Rznomics Inc., a South Korea based biopharmaceutical company specializing in the development of RNA-based gene therapeutics, has received phase 1/2a IND approval from the U.S. FDA for its glioblastoma multiforme (GBM) treatment.
RZ-001 initially obtained IND approval for hepatocellular carcinoma (HCC), but Rznomics also found pre-clinical efficacy in GBM models and submitted the IND for the GBM.
As the first U.S. FDA-approved ribozyme-based RNA reprogramming approach to be evaluated in patients, RZ-001, a gene therapy approach utilizing the company’s proprietary trans-splicing ribozyme-based RNA reprogramming and editing technology, is a replication-incompetent adenoviral vector that expresses an hTERT targeting ribozyme with multiple additional MoA to treat GBM patients.
The trans-splicing ribozyme is derived from the self-splicing Tetrahymena group I intron, which both recognizes and reprograms the target RNA into the therapeutic transcript of interest.
Rznomics’ unique features
Ribozyme-based RNA editing technology developed by Rznomics has unique features, which the company said differentiate it from other nucleic acid-based editing approaches. A single RNA molecule is catalytically capable of both suppressing target RNA expression and simultaneously expressing a therapeutic RNA. Thus, no potentially antigenic proteins or cofactors are required. Also, safety can be improved by selectively inducing therapeutic RNA expression only in cells/tissues where the target gene is expressed.

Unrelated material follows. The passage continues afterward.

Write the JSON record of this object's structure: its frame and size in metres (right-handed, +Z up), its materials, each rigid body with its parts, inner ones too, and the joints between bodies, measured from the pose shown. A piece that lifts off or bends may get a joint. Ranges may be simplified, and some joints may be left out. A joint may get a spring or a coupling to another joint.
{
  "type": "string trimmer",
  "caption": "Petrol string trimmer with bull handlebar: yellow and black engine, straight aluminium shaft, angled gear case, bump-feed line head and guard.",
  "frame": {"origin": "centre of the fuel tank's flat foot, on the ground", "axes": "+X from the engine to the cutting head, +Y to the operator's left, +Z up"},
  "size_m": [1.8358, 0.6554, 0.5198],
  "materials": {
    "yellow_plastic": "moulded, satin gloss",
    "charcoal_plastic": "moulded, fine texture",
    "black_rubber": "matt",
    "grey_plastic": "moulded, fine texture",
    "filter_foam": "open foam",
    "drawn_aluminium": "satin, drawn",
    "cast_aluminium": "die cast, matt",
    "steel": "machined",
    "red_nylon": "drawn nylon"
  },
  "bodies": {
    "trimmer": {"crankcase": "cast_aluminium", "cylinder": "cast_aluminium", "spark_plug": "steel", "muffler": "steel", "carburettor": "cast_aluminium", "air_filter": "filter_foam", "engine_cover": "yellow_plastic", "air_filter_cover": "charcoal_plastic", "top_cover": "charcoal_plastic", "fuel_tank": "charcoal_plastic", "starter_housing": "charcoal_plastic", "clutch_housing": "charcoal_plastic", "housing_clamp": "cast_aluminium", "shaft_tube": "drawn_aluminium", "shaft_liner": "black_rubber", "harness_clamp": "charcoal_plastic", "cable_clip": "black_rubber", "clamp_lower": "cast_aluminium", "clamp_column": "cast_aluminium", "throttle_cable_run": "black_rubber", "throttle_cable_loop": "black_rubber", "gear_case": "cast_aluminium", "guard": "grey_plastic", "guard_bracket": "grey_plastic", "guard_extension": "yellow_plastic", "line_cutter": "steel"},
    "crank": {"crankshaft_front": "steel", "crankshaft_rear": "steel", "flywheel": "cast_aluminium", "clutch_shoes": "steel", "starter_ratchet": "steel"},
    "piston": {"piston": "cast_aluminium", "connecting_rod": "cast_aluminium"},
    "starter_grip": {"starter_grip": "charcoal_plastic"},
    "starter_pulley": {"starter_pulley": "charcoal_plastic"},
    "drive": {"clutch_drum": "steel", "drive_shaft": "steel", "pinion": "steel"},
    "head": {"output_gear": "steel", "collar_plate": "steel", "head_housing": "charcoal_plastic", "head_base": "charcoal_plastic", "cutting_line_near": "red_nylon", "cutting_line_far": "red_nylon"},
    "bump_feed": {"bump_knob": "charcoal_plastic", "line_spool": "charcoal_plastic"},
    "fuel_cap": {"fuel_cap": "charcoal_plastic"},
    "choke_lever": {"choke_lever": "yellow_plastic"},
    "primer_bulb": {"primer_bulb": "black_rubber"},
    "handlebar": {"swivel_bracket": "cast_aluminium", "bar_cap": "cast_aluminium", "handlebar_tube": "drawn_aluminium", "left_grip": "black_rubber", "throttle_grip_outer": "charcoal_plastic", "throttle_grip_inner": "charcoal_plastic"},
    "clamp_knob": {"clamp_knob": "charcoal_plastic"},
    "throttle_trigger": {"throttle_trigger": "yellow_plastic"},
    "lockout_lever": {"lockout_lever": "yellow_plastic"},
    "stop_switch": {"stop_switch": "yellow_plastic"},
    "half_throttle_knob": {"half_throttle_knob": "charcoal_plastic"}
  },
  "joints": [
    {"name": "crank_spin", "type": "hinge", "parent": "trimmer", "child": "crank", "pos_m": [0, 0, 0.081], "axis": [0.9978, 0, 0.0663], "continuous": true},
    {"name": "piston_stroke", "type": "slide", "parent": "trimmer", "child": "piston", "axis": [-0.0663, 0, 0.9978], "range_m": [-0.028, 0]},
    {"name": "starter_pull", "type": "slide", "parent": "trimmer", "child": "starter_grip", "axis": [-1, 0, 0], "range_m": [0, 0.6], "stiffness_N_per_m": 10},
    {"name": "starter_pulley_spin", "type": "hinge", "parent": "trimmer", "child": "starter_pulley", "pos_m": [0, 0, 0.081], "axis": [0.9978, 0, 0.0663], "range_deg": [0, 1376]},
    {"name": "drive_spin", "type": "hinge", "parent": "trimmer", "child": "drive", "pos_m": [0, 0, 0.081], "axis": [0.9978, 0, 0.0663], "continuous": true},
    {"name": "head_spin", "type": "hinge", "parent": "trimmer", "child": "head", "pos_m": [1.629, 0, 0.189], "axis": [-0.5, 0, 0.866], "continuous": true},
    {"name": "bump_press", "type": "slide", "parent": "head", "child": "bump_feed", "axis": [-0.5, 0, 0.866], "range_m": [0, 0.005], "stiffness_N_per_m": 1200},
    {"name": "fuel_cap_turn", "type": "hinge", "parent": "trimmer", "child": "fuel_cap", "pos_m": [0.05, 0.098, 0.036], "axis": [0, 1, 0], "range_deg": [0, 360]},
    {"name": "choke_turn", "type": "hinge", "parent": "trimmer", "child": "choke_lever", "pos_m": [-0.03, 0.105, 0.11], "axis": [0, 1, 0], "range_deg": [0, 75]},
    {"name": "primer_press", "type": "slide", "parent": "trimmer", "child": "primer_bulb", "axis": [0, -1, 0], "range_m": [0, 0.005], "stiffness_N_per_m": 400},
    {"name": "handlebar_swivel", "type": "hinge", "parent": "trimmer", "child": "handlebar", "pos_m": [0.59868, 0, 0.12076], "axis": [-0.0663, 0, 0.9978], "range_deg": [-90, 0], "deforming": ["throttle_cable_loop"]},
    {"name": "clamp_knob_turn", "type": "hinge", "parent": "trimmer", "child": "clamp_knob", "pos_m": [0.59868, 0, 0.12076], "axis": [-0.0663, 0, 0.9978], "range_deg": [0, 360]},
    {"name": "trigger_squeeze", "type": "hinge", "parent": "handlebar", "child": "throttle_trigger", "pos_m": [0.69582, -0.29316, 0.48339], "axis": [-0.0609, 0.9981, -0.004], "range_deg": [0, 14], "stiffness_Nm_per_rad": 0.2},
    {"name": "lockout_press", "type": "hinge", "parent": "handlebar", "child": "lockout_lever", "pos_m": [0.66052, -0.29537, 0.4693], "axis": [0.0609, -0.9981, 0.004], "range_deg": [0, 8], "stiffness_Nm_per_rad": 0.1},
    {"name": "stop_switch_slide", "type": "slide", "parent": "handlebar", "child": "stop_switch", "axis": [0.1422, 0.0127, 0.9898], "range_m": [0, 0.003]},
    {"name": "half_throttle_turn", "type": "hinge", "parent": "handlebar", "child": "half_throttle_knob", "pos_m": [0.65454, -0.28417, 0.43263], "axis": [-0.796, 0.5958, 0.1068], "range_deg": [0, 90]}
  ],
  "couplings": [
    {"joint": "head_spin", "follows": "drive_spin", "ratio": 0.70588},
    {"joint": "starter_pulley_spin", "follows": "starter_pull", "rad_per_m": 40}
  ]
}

Therapeutic gene expression can be regulated proportionally to endogenous cellular target RNA levels. Also, editing occurs at the RNA level, not the genomic level, thus eliminating concerns about genomic toxicity and eternal genome changes.
Indications with multiple mutation sites scattered throughout a target RNA can be edited with a single RNA designed to react upstream of all mutations and by replacing and editing large stretches of RNA. Additional safety can be conferred by building control mechanisms into the ribozyme itself, without the need to modulate intrinsic cellular mechanisms or external proteins.
RZ-001 engenders effective anti-GBM activity by suppressing hTERT expression selectively in cancer cells, which over-express hTERT, and by simultaneously inducing a cytotoxic effect by trans ligating an HSVtk-encoding sequence into the reprogrammed hTERT mRNA.
The result of such editing induces immune cell infiltrations into GBM tumors and hampers angiogenesis in the tumor tissues in preclinical animal models.
Rznomics expanding pipeline
The phase 1/2a clinical trial will be a dose escalation/expansion study to assess the safety and tolerability of RZ-001 and to determine the most effective dose with the least toxicities of RZ-001 in recurrent GBM patients without extracranial metastases.
“It’s a monumental achievement of Rznomics that RZ-001, the first trans-splicing ribozyme therapy at the front of our therapeutic pipeline, has successfully received another IND approval in the United States with the indication for the GBM. I am really grateful that RZ-001 earned the opportunity to potentially fulfill the unmet needs of GBM patients. Through the advanced development phase, I hope Rznomics can provide more new therapeutic options to patients suffering from intractable diseases. Rznomics will further expand our pipeline by targeting indications with highly unmet medical needs for which the unique characteristics of our platform technology may be the most competitively applied,” said Seong-Wook Lee, CEO and founder of Rznomics.
In addition to the HCC & GBM, Rznomics is developing ribozyme-based RNA editing treatments for Alzheimer’s disease (RZ-003) and inherited retinal dystrophies, called retinitis pigmentosa (RZ-004).
Earlier this year, CANbridge Pharmaceuticals reported a 67% five-year survival rate in a study of its drug candidate, CAN008, alongside standard chemoradiotherapy treatment.
And last year, Northwest Biotherapeutics, which is developing DCVax personalized immune therapies for solid tumor cancers, reported positive results with both newly-diagnosed and recurrent glioblastoma patients.